When largescale data networks providing residential, commercial, and enterprise customers with Internet access were first deployed, the unprecedented growth in the number of devices accessing the network could not have been imagined. As a result, the network growth requirements needed in order to meet the demand of the devices were not considered at that time either. For example, from 1994 to 1998, it is estimated that the demand on the U.S. interexchange carriers' (IXC's) network would increase sevenfold, and for the U.S. local exchange carriers' (LEC's) network, the demand would increase fourfold. For instance, some cable companies indicated that their network growth was 32 times the previous year, while other cable companies have indicated that the size of their networks have doubled every six months in a four-year period.
In addition to this explosion in consumer demand for bandwidth, many service provider are coping with optical fiber exhaust in their network. For example, in 1995 alone many (ISP) companies indicated that the amount of embedded optical fibers already in use at the time was between 70 percent and 80 percent (i.e., 70 to 80 percent of the capacity of their networks were used the majority of the time to provide service to customers). Today, many cable companies are nearing one hundred percent capacity utilization across significant portions of their networks. Another problem for cable companies is the challenge of deploying and integrating diverse technologies in on physical infrastructure. Customer demands and competitive pressures mandate that carriers offer diverse services economically and deploy them over the embedded network. One potential technology that meets these requirements is based on multiplexing a large and diverse number of data, regardless of the type of data, onto a beam of light that may be attenuated to propagate at different wavelengths. The different types of data may comprise facsimile sources, landline voice sources, voice over Internet Protocol (VOIP) sources, video sources, web browser sources, mobile device sources including voice application sources, short messaging service (SMS) application sources, multimedia messaging service (MMS) application sources, mobile phone third party application (app) sources, and/or wearable device sources. When a large and diverse number of data sources, such as the ones mentioned in the previous sentence, are multiplexed together over light beams transmitted on an optical fiber, it may be referred to as a dense wave division multiplexing (DWDM).
The use of an optical communications module link extender (OCML) circuit as described herein allows cable companies to offer these services regardless of the open systems interconnection (OSI) model network layer (layer 3) protocols or media access control (MAC) (layer 2) protocols that are used by the different sources to transmit data. For example, e-mail, video, and/or multimedia data such as web based content data, may generate IP (layer 3) data packets that are transmitted in asynchronous transfer mode (ATM) (layer 2) frames. Voice (telephony) data may be transmitted over synchronous optical networking (SONET)/synchronous digital hierarchy (SDH). Therefore regardless of which layer is generating data (e.g., IP, ATM, and/or SONET/SDH) a DWDM passive circuit provides unique bandwidth management by treating all data the same. This unifying capability allows cable companies with the flexibility to meet customer demands over a self-contained network.
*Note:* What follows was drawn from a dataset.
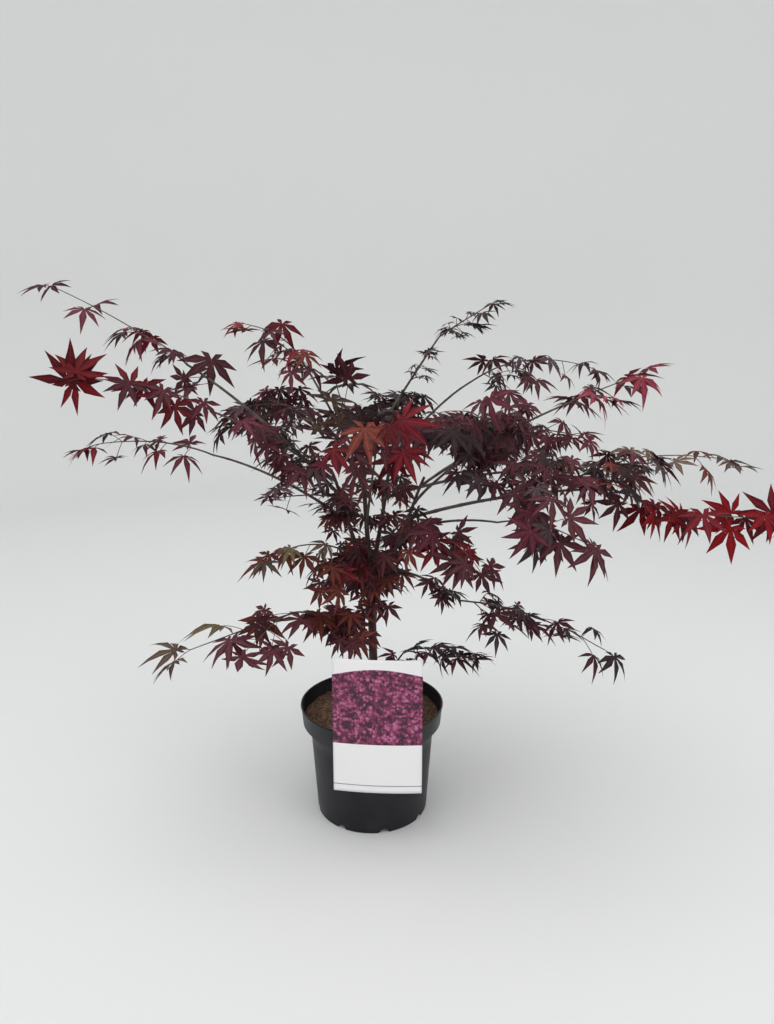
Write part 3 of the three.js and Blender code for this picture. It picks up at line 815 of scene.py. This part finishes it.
def makeLeaves():
    shoots, rows = growCrown()
    leaves = leafArrays(rows)
    rng = np.random.default_rng(7)
    places, (faces3, faces4), (uv3, uv4) = makeBlades(leaves, rng)
    shades = bladeLook["shades"]
    for tint, colours in leafTints.items():
        chosen = np.flatnonzero(leaves["tint"] == tint)
        nodes = [n for n in sprayNames if lookOf(n)["mix"].split()[0] == tint]
        if not len(chosen):
            continue
        offset = (np.arange(len(chosen)) * 65)[:, None, None]
        corners = []
        for marks in (uv3, uv4):
            u = (leaves["shade"][chosen][:, None, None] + 0.5 + 0.46 * marks[..., 0]) / shades
            v = np.broadcast_to(0.02 + 0.96 * marks[..., 1], u.shape)
            corners.append(np.stack([u, v], -1).reshape(-1, 2))
        shape = [places[chosen].reshape(-1, 3), (faces3 + offset).reshape(-1, 3),
                 (faces4 + offset).reshape(-1, 4)]
        slot = "leaf_" + nearestTint.get(tint, tint)
        addPiece("leaves_" + tint, shape, leafMaterial(tint, *colours), slot, nodes,
                 corners=np.concatenate(corners))
    print("leaves:", len(places), "on", len(shoots), "shoots")
    return shoots, leaves


def makeTwigs(shoots, leaves):
    # shoots taper evenly from foot to tip
    paths = np.array([s[0] for s in shoots])
    foot, tip = (np.array([s[i] for s in shoots])[:, None] for i in (1, 2))
    radii = foot + (tip - foot) * np.linspace(0, 1, paths.shape[1])
    addPiece("twigs", sweep(paths, radii, 6), shootSkin, "shoot")
    # leaf stalks leave the shoot in line with it and bend to the blade
    start, end = leaves["node"][:, None], leaves["base"][:, None]
    pull = start + (leaves["direction"] * (0.6 * leaves["stalk"])[:, None])[:, None]
    paths = bezier(start, pull, end, np.linspace(0, 1, twigLook["stalkSteps"])[None, :, None])
    shape = sweep(paths, np.full(paths.shape[:2], twigLook["stalk"] * mm), 5)
    stalkSkin = mottledMaterial("maple_leaf_stalk", {"Scale": 40.0, "Detail": 1.0},
                                [*enumerate(twigLook["stalkColours"])], Roughness=0.45)[0]
    addPiece("leaf_stalks", shape, stalkSkin, "shoot")
    print("twigs:", len(shoots), "shoots and", len(start), "leaf stalks")


makeTwigs(*makeLeaves())

potLook = {
    "wall": 1.6 * mm, "floor": 2.5 * mm, "lip": 3 * mm, "sides": 320,
    "edge": 1.2 * mm, "shoulder": 112 * mm, "collar": 125 * mm,  # heights where the profile turns
    "drains": 8, "drainRadius": 6 * mm, "drainTurn": 13, "drainDepth": 12 * mm,
    "colour": "0c0b12", "dust": "26242c", "roughness": (0.3, 0.7, 0.34, 0.52),
}


def potRadius(height):
    # the pot's own outside radius where its CAD corners stand, read from the frame
    corners = nodeCorners("pot")
    near = np.abs(corners[:, 2] - height) < 0.6 * mm
    return np.hypot(corners[near, 0], corners[near, 1]).max()


def plasticMaterial():
    # Injection-moulded recycled polypropylene: near black, satin, with a fine grain and a film of dust.
    material, add, surface, cloud = mottledMaterial(
        "moulded_polypropylene", {"Scale": 22.0, "Detail": 5.0, "Roughness": 0.62},
        [(0.42, potLook["colour"]), (0.78, potLook["dust"])],
        ({"Scale": 900.0, "Detail": 2.0}, 0.18, 0.2 * mm), **{"IOR": 1.49, "Specular IOR Level": 0.34})
    plug(surface, {"Roughness": add("MapRange", [cloud, *potLook["roughness"]])})
    return material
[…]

A platform that is able to unify and interface with these technologies and position the cable company with the ability to integrate current and next-generation technologies is critical for a cable company's success.
Cable companies faced with the multifaceted challenge of increased service needs, optical fiber exhaust, and layered bandwidth management, need options to provide economical and scalable technologies. One way to alleviate optical fiber exhaust is to lay more optical fiber, and, for those networks where the costs of laying new optical fiber is minimal, the best solution may be to lay more optical fiber. This solution may work in more rural, where there may be no considerable population growth. However, in urban or suburban areas laying new optical fiber may be costly. Even if it was not costly, the mere fact that more cable is being laid does not necessarily enable a cable company to provide new services or utilize the bandwidth management capabilities of the unifying optical transmission mechanism such as DWDM.
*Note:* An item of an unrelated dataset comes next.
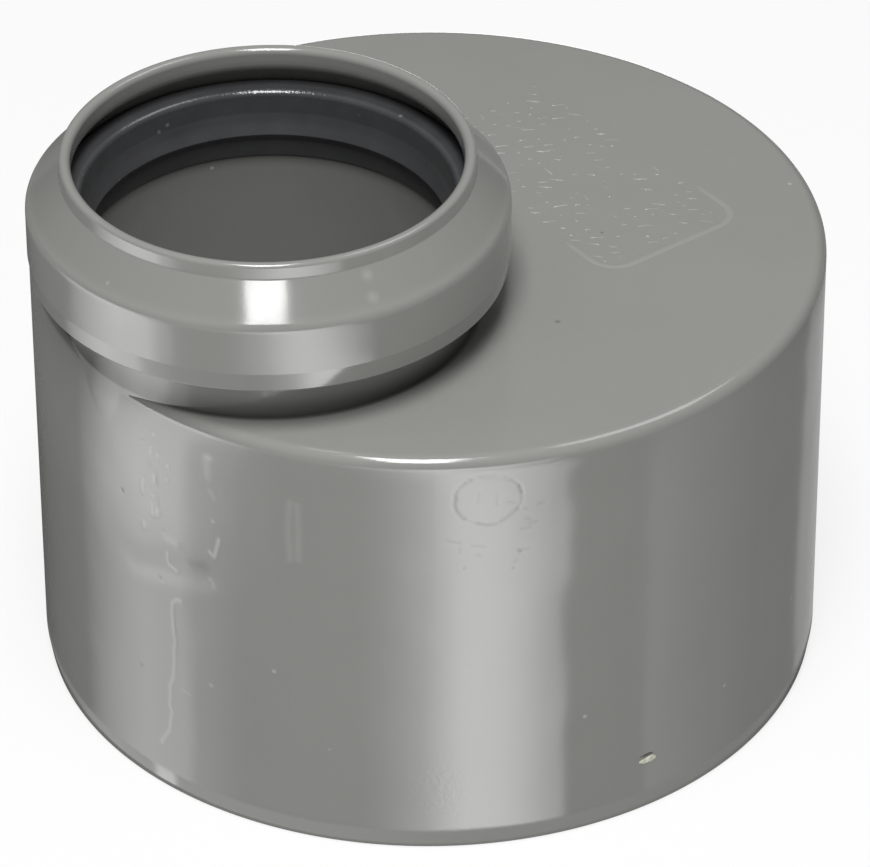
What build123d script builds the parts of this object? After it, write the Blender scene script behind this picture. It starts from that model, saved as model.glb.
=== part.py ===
from build123d import *
import os

# An eccentric drainage reducer in grey moulded plastic. Its wide lower end is a plain spigot that
# goes into a large pipe's socket. A flat end plate closes the top of the spigot, and a small socket
# with a bead for its rubber ring stands on the plate, off centre, so that its neck runs out into the
# spigot's wall along one side. The body is one moulding, and the ring is the only loose piece.
#
# Lengths are millimetres. The origin is the centre of the spigot's lower end, +Z runs up along
# both axes, and the small socket lies towards -X.

# Spigot: the wide end
spigot_r = 55.0
spigot_wall = 3.2
spigot_height = 64.6  # from the open lower end to the top of the end plate
end_plate = 3.2
rim_round = 1.7  # outer edge between the wall and the plate
corner_chamfer = 1.0  # inner corner between the wall and the plate
lead_in = 0.45  # the lower end draws in by this much
lead_up = 2.8  # over this height
end_round = 0.5  # lower edges of the wall

# Small socket: the pipe that goes into it, and the bore that guides the pipe
pipe_r = 25.0
pipe_clearance = 0.25
socket_wall = 3.0
insert_depth = 45.0  # from the mouth down to the stop
stop_width = 2.4  # the ledge that the pipe's end meets
stop_thick = 2.5
barrel_draft = 0.6  # the hanging barrel is this much slimmer at its lower end
neck_proud = 0.12  # the neck stands this far out of the spigot's wall before it runs out

# Small socket: outer steps, from the plate up to the mouth
neck_height = 5.0
bead_shoulder = 2.0  # sloped underside of the bead
bead_bevel_up = 2.8
bead_bevel_in = 0.4
bead_band = 7.0  # upright face of the bead
flare_height = 4.85  # from the bead up to the lip
lip_height = 2.05
lip_foot = 0.2  # the lip is this much wider at its foot
lip_wall = 1.55
mouth_clearance = 1.1  # how much wider the mouth is than the bore

# Groove inside the bead, for the rubber ring
groove_depth = 4.4
bead_wall = 3.05
groove_drop = 0.6  # the groove's upper corner lies this far below the bead's
groove_roof = 4.6  # rise of the groove's sloped roof, which runs along inside the flare
groove_height = 5.2
groove_floor = 3.4  # fall of the groove's sloped floor

# Rubber ring, shown with its lips pressed back to the pipe's size
ring_gap = 0.05  # between the ring and its groove
lip_clearance = 0.05  # between the ring's lips and the pipe
ring_waist = 0.35  # the face between the lips is hollow by this much
ring_top_drop = 3.1  # the ring's top lies below the mouth's lower edge
ring_lip_rise = 2.6  # the lower lip stands this far above the groove's foot
ring_crown = 1.2  # height of the rounded upper lip

# Small roundings of the socket and the ring
lip_outer_round = 0.6
lip_inner_round = 0.9
lip_crease_round = 0.4
roof_round = 2.0
neck_crease_round = 0.9
bead_round = 2.0
fine_round = 0.25
groove_round = 0.7
ring_round = 0.35

# Worked out from the sizes above: radii about each axis
bore_r = pipe_r + pipe_clearance
neck_r = bore_r + socket_wall
mouth_r = bore_r + mouth_clearance
lip_r = mouth_r + lip_wall
groove_r = bore_r + groove_depth
bead_r = groove_r + bead_wall
stop_r = bore_r - stop_width
socket_x = neck_r - spigot_r - neck_proud

# Worked out from the sizes above: heights
bead_foot_z = spigot_height + neck_height + bead_shoulder
band_z = bead_foot_z + bead_bevel_up
bead_top_z = band_z + bead_band
crease_z = bead_top_z + flare_height
mouth_z = crease_z + lip_height
stop_z = mouth_z - insert_depth
barrel_end_z = stop_z - stop_thick
roof_foot_z = bead_top_z - groove_drop
roof_top_z = roof_foot_z + groove_roof
floor_top_z = roof_foot_z - groove_height
floor_foot_z = floor_top_z - groove_floor


def turned(corners, axis_x):
    # A solid of revolution about an upright axis, from (radius, height, rounding) corners
    points = [(axis_x + radius, 0, height) for radius, height, rounding in corners]
    outline = FilletPolyline(*points, radius=[rounding for _, _, rounding in corners], close=True)
    return revolve(make_face(outline), Axis((axis_x, 0, 0), (0, 0, 1)), 360)


def between(low, high, radius):
    # Height at a radius on the straight line through two (radius, height) points
    return low[1] + (high[1] - low[1]) * (radius - low[0]) / (high[0] - low[0])


def spigot_shell():
    # The wide tube and its end plate, in one wall
    inner_r = spigot_r - spigot_wall
    under_plate = spigot_height - end_plate
    return turned(
        [
            (inner_r, 0, end_round),
            (spigot_r - lead_in, 0, end_round),
            (spigot_r, lead_up, 0),
            (spigot_r, spigot_height, rim_round),
            (0, spigot_height, 0),
            (0, under_plate, 0),
            (inner_r - corner_chamfer, under_plate, 0),
            (inner_r, under_plate - corner_chamfer, 0),
        ],
        0,
    )


def socket_ring():
    # The small socket's whole wall, from the barrel inside the spigot up to the lip
    return turned(
        [
            (stop_r, barrel_end_z, 0),
            (neck_r - barrel_draft, barrel_end_z, fine_round),
            (neck_r, spigot_height - end_plate, 0),
            (neck_r, spigot_height + neck_height, neck_crease_round),
            (bead_r - bead_bevel_in, bead_foot_z, fine_round),
            (bead_r, band_z, fine_round),
            (bead_r, bead_top_z, bead_round),
            (lip_r + lip_foot, crease_z, lip_crease_round),
            (lip_r, mouth_z, lip_outer_round),
            (mouth_r, mouth_z, lip_inner_round),
            (mouth_r, roof_top_z, roof_round),
            (groove_r, roof_foot_z, groove_round),
            (groove_r, floor_top_z, groove_round),
            (bore_r, floor_foot_z, fine_round),
            (bore_r, stop_z, 0),
            (stop_r, stop_z, 0),
        ],
        socket_x,
    )


def reducer_body():
    # The spigot is opened as far as the middle of the socket's wall, which then fills the rest
    opening_r = bore_r + socket_wall / 2
    opening_height = spigot_height + rim_round - barrel_end_z
    opening = Pos(socket_x, 0, barrel_end_z) * Cylinder(
        opening_r, opening_height, align=(Align.CENTER, Align.CENTER, Align.MIN)
    )
    return spigot_shell() - opening + socket_ring()


def seal_ring():
    # The rubber ring fills the groove's outer part, and its two lips face the pipe
    outer_r = groove_r - ring_gap
    inner_r = pipe_r + lip_clearance
    roof = ((mouth_r, roof_top_z - ring_gap), (groove_r, roof_foot_z - ring_gap))
    floor = ((bore_r, floor_foot_z + ring_gap), (groove_r, floor_top_z + ring_gap))
    top_z = roof_top_z - ring_top_drop
    lower_lip_z = floor_foot_z + ring_lip_rise
    roof_r = mouth_r + (roof[0][1] - top_z) * (groove_r - mouth_r) / groove_roof
    floor_r = bore_r + (lower_lip_z - floor[0][1]) * groove_depth / groove_floor
    return turned(
        [
            (inner_r, lower_lip_z, ring_round),
            (floor_r, lower_lip_z, 0),
            (outer_r, between(*floor, outer_r), groove_round),
            (outer_r, between(*roof, outer_r), groove_round),
            (roof_r, top_z, ring_round),
            (inner_r + ring_crown / 2, top_z, ring_round),
            (inner_r, top_z - ring_crown, ring_round),
            (inner_r + ring_waist, (top_z + lower_lip_z) / 2, ring_round),
        ],
        socket_x,
    )


os.makedirs("parts", exist_ok=True)
for node, shape in {"reducer_body": reducer_body(), "seal_ring": seal_ring()}.items():
    shape.label = node
    export_step(shape, f"parts/{node}.step")
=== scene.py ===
import math
import random

import bpy
from mathutils import Matrix, Vector, noise


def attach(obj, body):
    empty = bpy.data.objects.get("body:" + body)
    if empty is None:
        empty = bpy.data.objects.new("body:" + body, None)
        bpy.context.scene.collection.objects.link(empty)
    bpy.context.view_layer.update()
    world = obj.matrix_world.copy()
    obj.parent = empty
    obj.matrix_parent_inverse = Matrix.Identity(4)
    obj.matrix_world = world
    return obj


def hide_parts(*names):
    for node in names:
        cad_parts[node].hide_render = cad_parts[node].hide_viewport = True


# An eccentric drainage reducer in grey moulded plastic. Metres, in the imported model's own frame:
# the spigot stands on z = 0 with its axis on the origin, and the small socket lies towards -X.
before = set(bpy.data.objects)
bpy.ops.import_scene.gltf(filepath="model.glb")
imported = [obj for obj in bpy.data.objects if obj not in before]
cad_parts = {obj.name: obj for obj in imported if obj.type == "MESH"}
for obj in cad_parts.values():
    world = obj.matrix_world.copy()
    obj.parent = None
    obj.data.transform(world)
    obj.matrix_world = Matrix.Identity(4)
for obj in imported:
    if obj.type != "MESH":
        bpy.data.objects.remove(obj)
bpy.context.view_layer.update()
mm = 0.001
print("frame loaded")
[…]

Another solution may be to increase the bit rate using time division multiplexing (TDM). TDM increases the capacity of an optical fiber by slicing time into smaller time intervals so that more bits of data can be transmitted per second. Traditionally, this solution has been the method of choice, and cable companies have continuously upgraded their networks using different types of digital signaling technologies to multiplex data over SONET/SDH networks. For example, Digital Signal (DS) DS-1, DS-2, DS-3, DS-4, and DS-5, commonly referred to as T1, T2, T3, T4, or T5 lines, are different carrier signals, that are transmitted over SONET/SDH networks that can carry any of the sources of data mentioned above, whose data rates increase with the number assigned to the DS. That is DS-1 was the earliest carrier signal used to transmit data over SONET/SDH networks, and has the lowest data rate and DS-5 is the most recent carrier signal use to transmit data over SONET/SDH networks with the highest data rate. Cable company networks, especially SONET/SDH networks have evolved over time to increase the number of bits of data that can be transmitted per second by using carrier signals with higher data rates. However, when cable companies use this approach, they must purchase capacity based on what the SONET/SDH standard dictates will be the next increase in capacity. For example, cable companies can purchase a capacity of 10 Gbps for TDM, but should the capacity not be enough the cable companies will have to purchase a capacity of 40 Gbps for TDM, because there are no intermediate amounts of capacity for purchase. In such a situation, a cable company may purchase a significant amount of capacity that they may not use, and that could potentially cost them more than they are willing to pay to meet the needs of their customers. Furthermore, with TDM based SONET/SDH networks, the time intervals can only be reduced to a certain size beyond which it is no longer possible to increase the capacity of a SONET/SDH network. For instance, increasing the capacity of SONET/SDH networks to 40 Gbps using TDM technology may prove to be extremely difficult to achieve in the future.